I’ll check in with my coworkers to find out how it went and I’ll complete the online APLS service. APLS is an important conduit between federal and local funding. We received a grant from APLS-LSTA this year to upgrade our 16 patron computers and our adult OPACs, so this survey and town meeting are vital to maintaining APLS to ensure they provide grant funding to local libraries.
It turns out this chopped down VW Bus was the visual highlight of my trip to Robertsdale. This was sighted cruising by the county annex, It has all the transportation options you need: a bike, skateboard, and of course, a surfboard for the waves a few miles south.
I blew it. I missed some key material for my literature review.
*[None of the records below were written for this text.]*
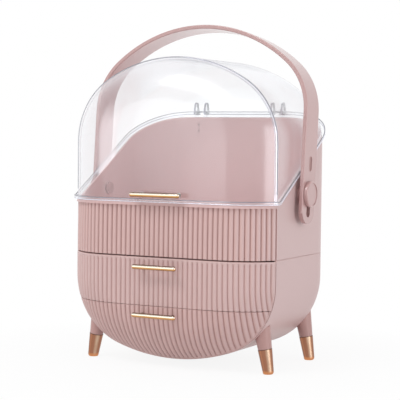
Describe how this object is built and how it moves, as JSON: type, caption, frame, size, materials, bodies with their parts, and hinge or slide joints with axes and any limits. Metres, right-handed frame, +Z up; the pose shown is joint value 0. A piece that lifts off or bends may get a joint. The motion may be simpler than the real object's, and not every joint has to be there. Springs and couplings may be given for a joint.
{
  "type": "makeup storage case with handle",
  "caption": "Capsule-shaped cosmetics case on splayed legs: clear hinged cover over an open compartment, fluted drawers with bar pulls, swinging arched carry handle",
  "frame": {"origin": "centre of the bounding box on the ground under the leg caps", "axes": "+Z up, front with the drawers towards -Y, width along X"},
  "size_m": [0.3118, 0.23, 0.4231],
  "materials": {
    "pink_shell": "satin dusty pink",
    "pink_front": "satin dusty pink, fluted",
    "pink_tray": "matt dusty pink",
    "pink_handle": "satin dusty pink",
    "clear_cover": "clear, polished",
    "rose_gold": "polished rose gold plating",
    "copper_cap": "polished copper plating",
    "steel": "zinc plated"
  },
  "bodies": {
    "case": {"upper_shell": "pink_shell", "lower_shell": "pink_shell", "shell_screws": "steel", "drawer_shelf": "pink_tray", "middle_runner_left": "pink_tray", "middle_runner_right": "pink_tray", "lower_runner_left": "pink_tray", "lower_runner_right": "pink_tray", "lower_skid_left": "pink_tray", "lower_skid_right": "pink_tray", "pivot_boss_left": "pink_handle", "pivot_boss_right": "pink_handle", "hinge_bracket_left": "clear_cover", "hinge_bracket_right": "clear_cover", "hinge_pin_left": "steel", "hinge_pin_right": "steel", "bracket_screws": "steel", "leg_front_left": "pink_shell", "leg_front_right": "pink_shell", "leg_rear_left": "pink_shell", "leg_rear_right": "pink_shell", "leg_cap_front_left": "copper_cap", "leg_cap_front_right": "copper_cap", "leg_cap_rear_left": "copper_cap", "leg_cap_rear_right": "copper_cap", "leg_studs": "steel", "leg_nuts": "steel"},
    "cover": {"cover": "clear_cover", "cover_pull": "rose_gold", "cover_pull_screws": "steel"},
    "middle_drawer": {"middle_drawer_front": "pink_front", "middle_drawer_tray": "pink_tray", "middle_drawer_pull": "rose_gold", "middle_pull_screws": "steel"},
    "lower_drawer": {"lower_drawer_front": "pink_front", "lower_drawer_tray": "pink_tray", "lower_drawer_pull": "rose_gold", "lower_pull_screws": "steel"},
    "handle_pivots": {"pivot_knob_left": "pink_handle", "pivot_knob_right": "pink_handle", "pivot_clip_left": "pink_handle", "pivot_clip_right": "pink_handle"},
    "handle": {"handle_band": "pink_handle"}
  },
  "joints": [
    {"name": "cover_hinge", "type": "hinge", "parent": "case", "child": "cover", "pos_m": [0, 0.1105, 0.3155], "axis": [-1, 0, 0], "range_deg": [0, 16]},
    {"name": "middle_drawer_slide", "type": "slide", "parent": "case", "child": "middle_drawer", "axis": [0, -1, 0], "range_m": [0, 0.11]},
    {"name": "lower_drawer_slide", "type": "slide", "parent": "case", "child": "lower_drawer", "axis": [0, -1, 0], "range_m": [0, 0.11]},
    {"name": "handle_turn", "type": "hinge", "parent": "case", "child": "handle_pivots", "pos_m": [0, 0.002, 0.214], "axis": [-1, 0, 0], "range_deg": [-100, 100]},
    {"name": "handle_lift", "type": "slide", "parent": "handle_pivots", "child": "handle", "axis": [0, 0.0872, 0.9962], "range_m": [0, 0.022]}
  ]
}
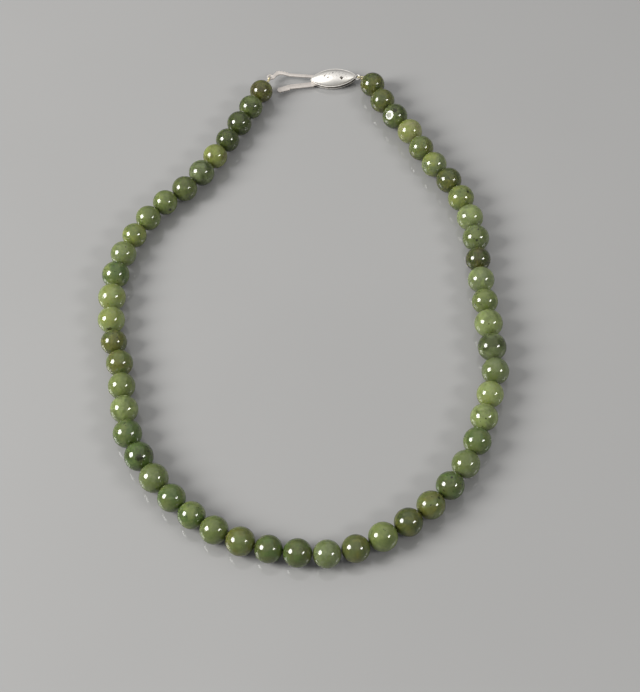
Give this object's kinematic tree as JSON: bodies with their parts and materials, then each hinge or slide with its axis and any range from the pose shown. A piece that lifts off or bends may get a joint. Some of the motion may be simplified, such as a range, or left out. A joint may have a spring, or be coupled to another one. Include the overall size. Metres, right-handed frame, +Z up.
{
  "type": "jade bead necklace",
  "caption": "Single strand of round green jade beads on a thread, closed by a pointed-oval silver clasp whose hook slides into its mouth, lying in a loose loop.",
  "frame": {"origin": "middle of the bounding box in plan, on the surface that the necklace rests on", "axes": "+X to the right, +Y away from the viewer towards the clasp, +Z up"},
  "size_m": [0.1212, 0.1856, 0.0085],
  "materials": {
    "jade": "polished translucent green stone, each bead its own shade, mottled with paler clouds and dark specks",
    "silver": "softly worn silver, satin on the dome with bright rims",
    "gilt_wire": "fine coiled gilt wire",
    "silk": "twisted green silk thread"
  },
  "bodies": {
    "root": {"beads_right": "jade", "beads_left": "jade", "thread": "silk", "gimp_right": "gilt_wire", "gimp_left": "gilt_wire", "clasp_body": "silver", "clasp_hook": "silver"}
  },
  "joints": []
}
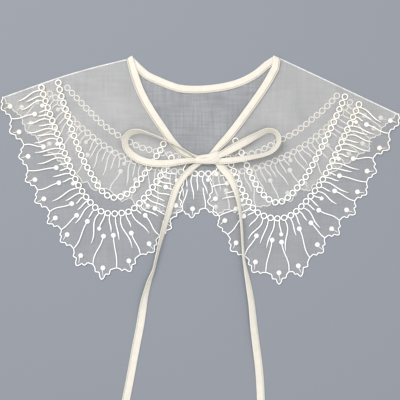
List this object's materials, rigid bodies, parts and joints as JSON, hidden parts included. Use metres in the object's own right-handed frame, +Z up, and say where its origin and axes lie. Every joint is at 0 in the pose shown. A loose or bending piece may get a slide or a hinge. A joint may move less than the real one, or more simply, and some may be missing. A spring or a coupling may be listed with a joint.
{
  "type": "lace collar",
  "caption": "Scalloped embroidered organza collar laid flat, folded at both shoulders, its bound neck edge tied in a bow with two long ties.",
  "frame": {"origin": "on the surface that the collar lies on, under the middle of its width and depth, ties left out", "axes": "+Z up off the surface, +Y from the bow towards the back of the neck, +X towards the right-hand shoulder in the picture, along the collar's width"},
  "size_m": [0.4967, 0.4615, 0.0137],
  "materials": {
    "collar_cloth": "sheer crisp organza",
    "neck_binding": "matt bias-woven strip",
    "bow_knot": "matt bias-woven strip",
    "bow_loop_left": "matt bias-woven strip",
    "bow_loop_right": "matt bias-woven strip",
    "tie_end_left": "matt bias-woven strip",
    "tie_end_right": "matt bias-woven strip",
    "ring_chain_left_outer": "satin-stitched thread",
    "ring_chain_left_inner": "satin-stitched thread",
    "ring_chain_right_outer": "satin-stitched thread",
    "ring_chain_right_inner": "satin-stitched thread"
  },
  "bodies": {
    "root": {"collar_cloth": "collar_cloth", "neck_binding": "neck_binding", "bow_knot": "bow_knot", "bow_loop_left": "bow_loop_left", "bow_loop_right": "bow_loop_right", "tie_end_left": "tie_end_left", "tie_end_right": "tie_end_right", "ring_chain_left_outer": "ring_chain_left_outer", "ring_chain_left_inner": "ring_chain_left_inner", "ring_chain_right_outer": "ring_chain_right_outer", "ring_chain_right_inner": "ring_chain_right_inner"}
  },
  "joints": []
}
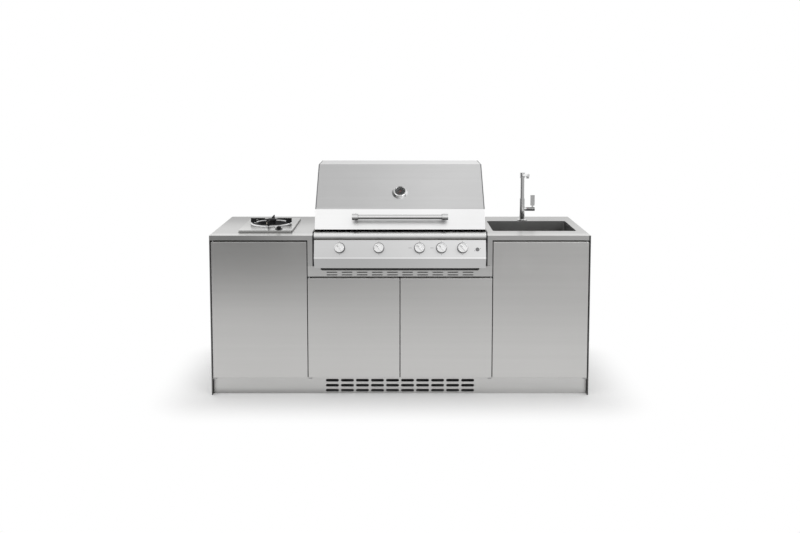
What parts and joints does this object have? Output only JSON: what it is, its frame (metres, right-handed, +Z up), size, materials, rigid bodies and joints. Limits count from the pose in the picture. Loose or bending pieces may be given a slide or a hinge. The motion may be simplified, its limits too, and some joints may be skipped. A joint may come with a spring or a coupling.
{
  "type": "outdoor kitchen",
  "caption": "Stainless outdoor kitchen: cabinets under one worktop with a hooded gas barbecue, a side hob, a sink with a mixer tap and a vented plinth.",
  "frame": {"origin": "on the floor, in the middle of the overall width and of the overall depth, knobs included", "axes": "+X to the right, towards the sink, for someone who faces the doors; +Y back, away from them; +Z up"},
  "size_m": [2.1, 0.7082, 1.265],
  "materials": {
    "cabinet_steel": "horizontally brushed stainless sheet",
    "door_steel": "horizontally brushed stainless sheet",
    "worktop_steel": "brushed stainless sheet, folded edges",
    "carcass_steel": "plain stainless sheet, inside the cabinets",
    "hood_steel": "brushed stainless sheet, brighter than the doors",
    "panel_steel": "brushed stainless sheet",
    "polished_steel": "polished stainless",
    "sink_steel": "satin stainless pressing",
    "zinc_steel": "zinc-plated steel",
    "fire_steel": "plain stainless sheet, darkened by heat",
    "dark_enamel": "black enamel",
    "grey_enamel": "dark grey enamel",
    "cast_iron": "seasoned cast iron",
    "brass": "turned and drawn brass",
    "ceramic": "pierced ceramic tile, matt",
    "black_plastic": "moulded black plastic",
    "grey_plastic": "moulded grey plastic",
    "rubber": "black rubber",
    "knob_metal": "turned and polished metal",
    "glass": "clear flat glass",
    "needle_red": "red lacquer"
  },
  "bodies": {
    "cabinet": {"end_panel_left": "cabinet_steel", "end_panel_right": "cabinet_steel", "partition_left": "carcass_steel", "partition_right": "carcass_steel", "base_shelves": "carcass_steel", "back_panel": "carcass_steel", "plinth": "cabinet_steel", "adjustable_feet": "black_plastic", "worktop_left": "worktop_steel", "worktop_right": "worktop_steel", "worktop_rear": "worktop_steel", "vent_strip": "cabinet_steel", "hinge_brackets": "zinc_steel", "hinge_pins": "zinc_steel", "service_grommets": "rubber", "support_rails": "zinc_steel", "firebox": "fire_steel", "bbq_side_trims": "dark_enamel", "front_rail": "polished_steel", "control_panel": "panel_steel", "knob_bezels": "grey_enamel", "gas_valves": "brass", "gas_manifold": "zinc_steel", "burners": "fire_steel", "rear_burner": "ceramic", "flame_tamers": "fire_steel", "cooking_grates": "cast_iron", "hotplate": "cast_iron", "warming_rack": "polished_steel", "hob_plate": "worktop_steel", "hob_burner": "dark_enamel", "drip_ring": "polished_steel", "burner_cap": "fire_steel", "pan_support": "cast_iron", "sink_bowl": "sink_steel", "sink_strainer": "polished_steel", "waste_trap": "grey_plastic", "tap_body": "polished_steel"},
    "left_door": {"door_left": "door_steel"},
    "centre_left_door": {"door_centre_left": "door_steel"},
    "centre_right_door": {"door_centre_right": "door_steel"},
    "right_door": {"door_right": "door_steel"},
    "hood": {"hood_skin": "hood_steel", "hood_ends": "grey_enamel", "handle_bar": "polished_steel", "handle_mounts": "panel_steel", "thermometer_case": "polished_steel", "thermometer_glass": "glass"},
    "thermometer_pointer": {"thermometer_needle": "needle_red"},
    "burner_knob_1": {"knob_1": "knob_metal"},
    "burner_knob_2": {"knob_2": "knob_metal"},
    "burner_knob_3": {"knob_3": "knob_metal"},
    "burner_knob_4": {"knob_4": "knob_metal"},
    "burner_knob_5": {"knob_5": "knob_metal"},
    "side_hob_knob": {"hob_knob": "black_plastic"},
    "igniter": {"ignition_button": "black_plastic"},
    "grease_tray": {"drip_tray": "fire_steel"},
    "spout": {"tap_spout": "polished_steel"},
    "mixer_sleeve": {"tap_sleeve": "polished_steel"},
    "mixer_lever": {"tap_lever": "polished_steel"}
  },
  "joints": [
    {"name": "left_door_hinge", "type": "hinge", "parent": "cabinet", "child": "left_door", "pos_m": [-1.032, -0.28786, 0.48], "axis": [0, 0, -1], "range_deg": [0, 100]},
    {"name": "centre_left_door_hinge", "type": "hinge", "parent": "cabinet", "child": "centre_left_door", "pos_m": [-0.5015, -0.28786, 0.38], "axis": [0, 0, -1], "range_deg": [0, 90]},
    {"name": "centre_right_door_hinge", "type": "hinge", "parent": "cabinet", "child": "centre_right_door", "pos_m": [0.5015, -0.28786, 0.38], "axis": [0, 0, 1], "range_deg": [0, 90]},
    {"name": "right_door_hinge", "type": "hinge", "parent": "cabinet", "child": "right_door", "pos_m": [1.032, -0.28786, 0.48], "axis": [0, 0, 1], "range_deg": [0, 100]},
    {"name": "hood_hinge", "type": "hinge", "parent": "cabinet", "child": "hood", "pos_m": [0, 0.20914, 0.945], "axis": [-1, 0, 0], "range_deg": [0, 80]},
    {"name": "thermometer_pointer_turn", "type": "hinge", "parent": "hood", "child": "thermometer_pointer", "pos_m": [0, -0.15122, 1.12288], "axis": [0, 0.7165, -0.6976], "range_deg": [0, 250]},
    {"name": "burner_knob_1_turn", "type": "hinge", "parent": "cabinet", "child": "burner_knob_1", "pos_m": [-0.331, -0.33078, 0.83939], "axis": [0, -0.9707, 0.2403], "range_deg": [0, 135]},
    {"name": "burner_knob_2_turn", "type": "hinge", "parent": "cabinet", "child": "burner_knob_2", "pos_m": [-0.116, -0.33078, 0.83939], "axis": [0, -0.9707, 0.2403], "range_deg": [0, 135]},
    {"name": "burner_knob_3_turn", "type": "hinge", "parent": "cabinet", "child": "burner_knob_3", "pos_m": [0.107, -0.33078, 0.83939], "axis": [0, -0.9707, 0.2403], "range_deg": [0, 135]},
    {"name": "burner_knob_4_turn", "type": "hinge", "parent": "cabinet", "child": "burner_knob_4", "pos_m": [0.227, -0.33078, 0.83939], "axis": [0, -0.9707, 0.2403], "range_deg": [0, 135]},
    {"name": "burner_knob_5_turn", "type": "hinge", "parent": "cabinet", "child": "burner_knob_5", "pos_m": [0.343, -0.33078, 0.83939], "axis": [0, -0.9707, 0.2403], "range_deg": [0, 135]},
    {"name": "side_hob_knob_turn", "type": "hinge", "parent": "cabinet", "child": "side_hob_knob", "pos_m": [-0.686, -0.15686, 0.912], "axis": [0, 0, 1], "range_deg": [0, 135]},
    {"name": "igniter_push", "type": "slide", "parent": "cabinet", "child": "igniter", "axis": [0, 0.9707, -0.2403], "range_m": [0, 0.004], "stiffness_N_per_m": 400, "springref_m": -0.003},
    {"name": "grease_tray_slide", "type": "slide", "parent": "cabinet", "child": "grease_tray", "axis": [0, -1, 0], "range_m": [0, 0.38]},
    {"name": "spout_swivel", "type": "hinge", "parent": "cabinet", "child": "spout", "pos_m": [0.745, 0.22614, 1.04], "axis": [0, 0, 1], "range_deg": [-90, 90]},
    {"name": "mixer_temperature_turn", "type": "hinge", "parent": "cabinet", "child": "mixer_sleeve", "pos_m": [0.8, 0.22614, 0.968], "axis": [1, 0, 0], "range_deg": [-45, 45]},
    {"name": "mixer_flow_tilt", "type": "hinge", "parent": "mixer_sleeve", "child": "mixer_lever", "pos_m": [0.808, 0.22614, 0.968], "axis": [0, 1, 0], "range_deg": [0, 20]}
  ]
}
Not just any key article, but an article written by our very own Dr. Annabel Stephens (Emeritus), who I will be learning from next semester when I take LS 523 Material Services for Adults. Dr. Stephens had two similar articles published on the development of public libraries in Alabama. She even references Cindy Ingram, our fellow 11zs, and Satsuma Public Library director.
Anyway, I found the articles yesterday. I will most likely incorporate some of the information into my proposal, and definitely into my directed research. It’s interesting that both her papers are mixed and contain both quantitative and qualitative data.
During our small group discussion on Tuesday I got to thinking about adding a quantitative component to my research. Something along the lines of a graph or table showing the number of libraries founded in Alabama in the first decade of the 1900s and the number of items in the initial collection. That would provide a good grounding and a comparison with other libraries and their collections. If I can find some data on Fairhope’s annual funding when it was operated by the Fairhope Single Tax Corp. I will try and us it as part of my research as well.